The Quebec government recently ordered an investigation into the actions of the police force in Longueuil after an officer shot a 15-year-old boy last September.
Babineau warned that tensions between citizens and police could escalate if the city decides to give officers more powers.
Quebec City reported collecting nearly $1.7 million over six years from people fined under its bylaw. It states “it is prohibited to abuse or insult a law enforcement officer or a municipal official in the course of their duties, or to make hurtful, defamatory, blasphemous or obscene remarks to them, or to encourage or incite another person to abuse them or make such remarks to them.”
Jean-Pascal Lavoie, a spokesperson for the Quebec City administration, says the bylaw “aims to ensure that interactions between city employees and citizens are conducted in a civil manner, whatever the circumstances.”
The debate around banning insults against police in Montreal was first sparked in March after videos of a man insulting a police officer with a barrage of misogynistic comments went viral. The man, who is of North African descent, later alleged he was a victim of racial profiling and has often been stopped by police. On the day the video was taken, he had been fined $186 for having tinted windows, police said.
The Montreal police force condemned the man’s actions, while the brotherhood said that “respect is a value shared by Montrealers of all backgrounds” and that “diversity cannot be used as an excuse for inaction.”
Montreal Mayor Soraya Martinez Ferrada has said she is still open to implementing a rule like the bylaw in Quebec City, but her office dismissed suggestions from civil rights activists that granting new powers to police could exacerbate tensions or instances of police misconduct.
“I’m simply saying that we shouldn’t mix up the two files in a casual manner,” said the mayor’s spokesperson. “The context of each situation is important, and we should avoid trivializing them by comparing them or setting them against one another.”
The Montreal mayor has stressed that any bylaw that prohibits citizens from insulting officers must be drafted carefully to protect both police and citizens, and ensure it will not be contested in court.
Advocates say police already have powers to call for backup during an intervention and charge people with uttering threats, resisting arrests or obstruction of justice, they say.

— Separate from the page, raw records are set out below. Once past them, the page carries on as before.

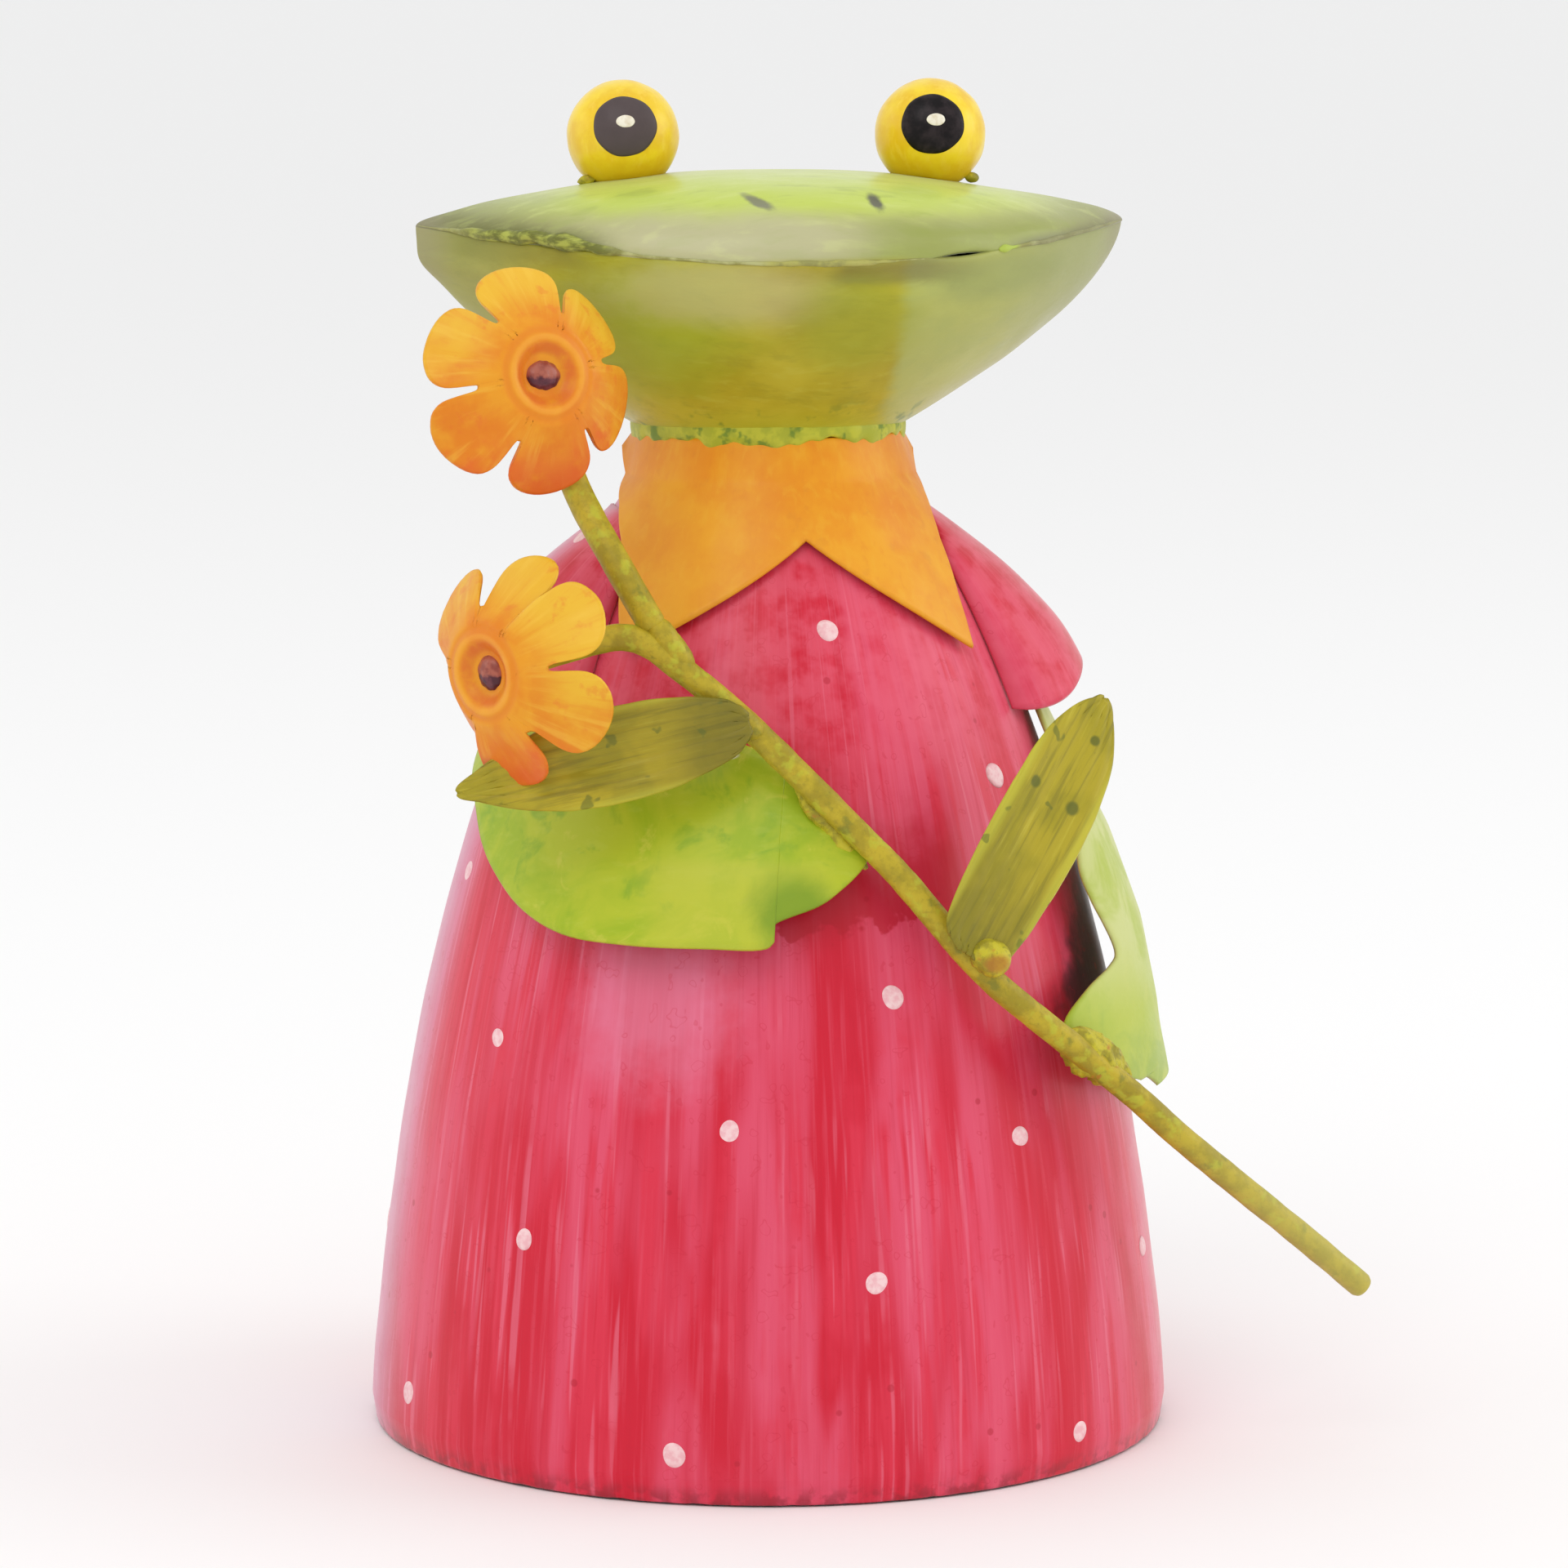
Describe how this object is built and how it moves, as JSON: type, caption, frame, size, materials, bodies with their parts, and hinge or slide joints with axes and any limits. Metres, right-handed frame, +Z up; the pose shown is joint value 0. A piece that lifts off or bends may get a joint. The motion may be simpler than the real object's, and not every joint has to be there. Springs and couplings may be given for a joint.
{
  "type": "sheet metal frog figurine",
  "caption": "Rigid frog figurine of painted sheet metal with an open bell dress, wide shallow head, ball eyes, and mitten hands holding a wire flower stem.",
  "frame": {"origin": "centre of the dress's hem ring, on the surface it stands on", "axes": "+Z up along the dress's axis; the frog looks along -Y; +X is the frog's own left"},
  "size_m": [0.1121, 0.0942, 0.1575],
  "materials": {
    "dress_paint": "gloss, hand-brushed",
    "collar_paint": "gloss, hand-brushed",
    "head_paint": "gloss, hand-brushed",
    "eye_paint": "gloss, hand-brushed",
    "arm_paint": "gloss, hand-brushed",
    "stem_paint": "gloss, hand-brushed",
    "flower_paint": "gloss, hand-brushed",
    "rivet_paint": "gloss, hand-brushed"
  },
  "bodies": {
    "root": {"dress_shell": "dress_paint", "collar": "collar_paint", "jaw_shell": "head_paint", "lid_shell": "head_paint", "mouth_seam": "head_paint", "neck_seam": "head_paint", "right_eye": "eye_paint", "left_eye": "eye_paint", "right_eye_weld": "head_paint", "left_eye_weld": "head_paint", "right_sleeve": "dress_paint", "left_sleeve": "dress_paint", "right_arm": "arm_paint", "left_arm": "arm_paint", "main_stem": "stem_paint", "branch_stem": "stem_paint", "upper_flower": "flower_paint", "lower_flower": "flower_paint", "upper_rivet": "rivet_paint", "lower_rivet": "rivet_paint", "right_leaf": "stem_paint", "left_leaf": "stem_paint", "branch_solder": "stem_paint", "right_hand_solder": "stem_paint", "left_hand_solder": "stem_paint", "right_leaf_solder": "stem_paint", "left_leaf_solder": "stem_paint"}
  },
  "joints": []
}
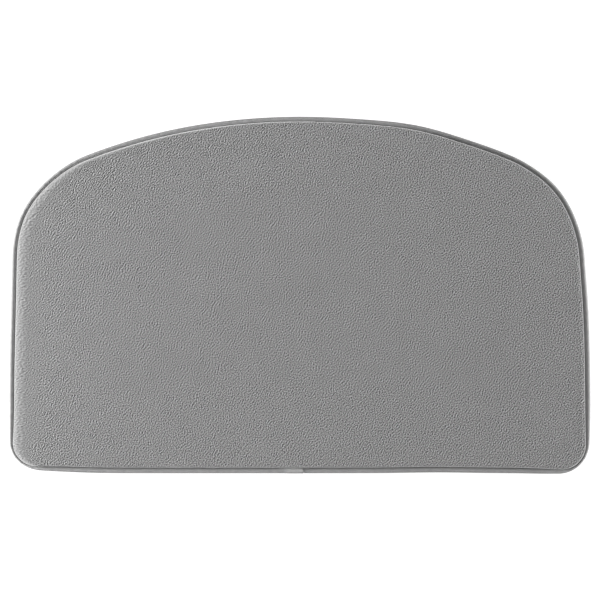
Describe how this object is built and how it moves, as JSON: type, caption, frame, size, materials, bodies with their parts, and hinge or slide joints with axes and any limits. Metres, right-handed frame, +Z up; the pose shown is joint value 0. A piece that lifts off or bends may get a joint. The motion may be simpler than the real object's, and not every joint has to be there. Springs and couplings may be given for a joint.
{
  "type": "bath mat",
  "caption": "Half-moon bath mat with a plush face over memory foam, a non-slip backing and a stitched bound edge.",
  "frame": {"origin": "on the floor, in the middle of the mat's bounding box", "axes": "+X along the mat's width, +Y from the straight front edge to the curved back edge, +Z up"},
  "size_m": [0.8, 0.491, 0.0156],
  "materials": {
    "grip": "satin",
    "backing": "matte",
    "foam": "matte",
    "plush": "matte",
    "tape": "matte",
    "thread": "satin"
  },
  "bodies": {
    "root": {"grip_layer": "grip", "base_cloth": "backing", "foam_core": "foam", "face_fabric": "plush", "binding_tape": "tape", "needle_thread": "thread", "bobbin_thread": "thread"}
  },
  "joints": []
}
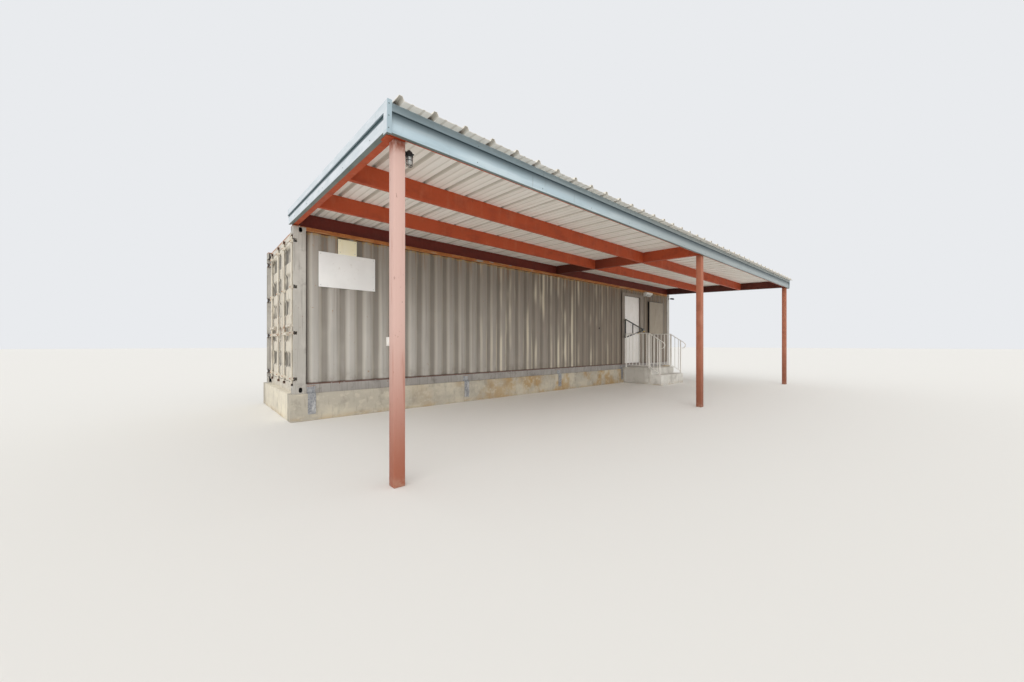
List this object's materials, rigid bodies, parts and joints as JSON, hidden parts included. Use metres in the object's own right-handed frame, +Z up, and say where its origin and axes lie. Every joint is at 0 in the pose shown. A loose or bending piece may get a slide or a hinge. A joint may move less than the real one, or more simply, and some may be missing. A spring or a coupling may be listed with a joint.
{
  "type": "shipping container cabin with lean-to canopy",
  "caption": "Corrugated steel container cabin on a concrete base, with cargo doors, a side door with railed steps, a shuttered window and a ribbed lean-to canopy on steel posts.",
  "frame": {"origin": "on the ground, at the middle of the footprint of cabin and canopy together", "axes": "+X along the container from the cargo doors to the blind end, +Y away from the canopy, +Z up"},
  "size_m": [12.296, 6.2182, 3.2734],
  "materials": {
    "concrete": "cast concrete, rough",
    "cast_concrete": "precast concrete, fine",
    "galvanised_plate": "weathered zinc",
    "railing_paint": "satin",
    "plywood": "worn plywood",
    "primer_steel": "matt",
    "grey_paint": "weathered, chalky",
    "pale_grey_paint": "weathered, satin",
    "rusty_rail": "rusted through its paint",
    "dark_frame": "matt",
    "door_white": "satin",
    "brass": "dull",
    "black_steel": "satin",
    "aluminium": "satin",
    "glass": "clear",
    "shutter_paint": "satin",
    "cream_paint": "stained, satin",
    "rod_steel": "worn",
    "red_oxide": "red oxide primer, matt",
    "maroon_oxide": "dark primer, matt",
    "roof_sheet": "ribbed coated steel",
    "blue_trim": "coated steel, satin",
    "white_board": "satin",
    "cream_plastic": "matt",
    "white_plastic": "satin",
    "black_plastic": "satin"
  },
  "bodies": {
    "cabin": {"foundation_sides": "concrete", "foundation_ends": "concrete", "entry_steps": "cast_concrete", "tie_plates": "galvanised_plate", "railing_left": "railing_paint", "railing_right": "railing_paint", "floor_deck": "plywood", "cross_members": "primer_steel", "bottom_rails": "grey_paint", "corner_castings": "pale_grey_paint", "corner_posts": "pale_grey_paint", "top_rails": "rusty_rail", "cargo_end_frame": "rusty_rail", "blind_end_rails": "grey_paint", "container_roof": "grey_paint", "blind_end_wall": "grey_paint", "rear_wall": "grey_paint", "front_wall_left": "grey_paint", "front_wall_over_door": "grey_paint", "front_wall_right": "grey_paint", "door_frame": "dark_frame", "window_frame": "aluminium", "window_glass": "glass", "window_shutter": "shutter_paint", "hinge_lugs": "rod_steel", "rod_keepers": "rod_steel", "canopy_posts": "red_oxide", "rafters": "red_oxide", "purlins": "red_oxide", "eave_beam": "red_oxide", "ledger": "maroon_oxide", "canopy_roof": "roof_sheet", "front_fascia": "blue_trim", "rake_trims": "blue_trim", "sign_board": "white_board", "notice_box": "cream_plastic", "outlet_box": "white_plastic", "wall_light": "white_plastic", "floodlight": "black_plastic", "security_camera": "black_plastic"},
    "personnel_leaf": {"personnel_door": "door_white", "door_knob": "brass"},
    "security_bar": {"lock_bar": "black_steel", "padlock": "brass"},
    "cargo_leaf_front": {"cargo_door_front": "cream_paint", "lock_rods_front": "rod_steel"},
    "cargo_leaf_rear": {"cargo_door_rear": "cream_paint", "lock_rods_rear": "rod_steel"}
  },
  "joints": [
    {"name": "side_door_hinge", "type": "hinge", "parent": "cabin", "child": "personnel_leaf", "pos_m": [3.109, 0.72515, 1.65], "axis": [0, 0, 1], "range_deg": [0, 100]},
    {"name": "security_bar_hinge", "type": "hinge", "parent": "cabin", "child": "security_bar", "pos_m": [3.029, 0.56315, 1.69], "axis": [0, 0, -1], "range_deg": [0, 85]},
    {"name": "cargo_hinge_front", "type": "hinge", "parent": "cabin", "child": "cargo_leaf_front", "pos_m": [-6.074, 0.63715, 1.713], "axis": [0, 0, 1], "range_deg": [0, 250]},
    {"name": "cargo_hinge_rear", "type": "hinge", "parent": "cabin", "child": "cargo_leaf_rear", "pos_m": [-6.074, 3.03115, 1.713], "axis": [0, 0, -1], "range_deg": [0, 250]}
  ]
}
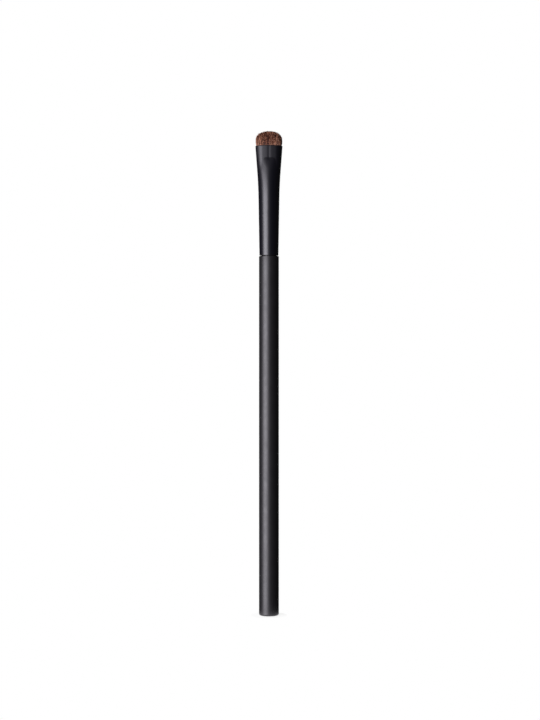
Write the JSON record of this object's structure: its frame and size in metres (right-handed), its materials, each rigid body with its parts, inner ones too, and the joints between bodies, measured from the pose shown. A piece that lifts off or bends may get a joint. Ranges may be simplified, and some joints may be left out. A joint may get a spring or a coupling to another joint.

“It’s not a crime to insult anyone. We have the right to insult police,” says Ted Rutland, a professor of geography at Concordia University who researches policing in Canada. “The people most likely to face the charges will be the people more likely to face police abuses and repression in general.”
Mike Diomande and Jacky-Éric Salvant, lawyers who led a successful class-action lawsuit alleging systemic racism amid Montreal’s police force, say they are concerned that, were the city to adopt such a rule, it could encroach on Charter rights like freedom of expression, dignity and privacy.
“The statistics are quite alarming and worrying. They justify the legitimate concerns that people may have about such regulations, which we regard as an infringement of individual rights,” says Diomande.
The Quebec Superior Court ruled in 2024 that Montreal police violated the Charter rights of those they unfairly stopped, arrested, detained and profiled between mid-August 2017 and January 2019. The City of Montreal appealed that decision and legal proceedings are ongoing.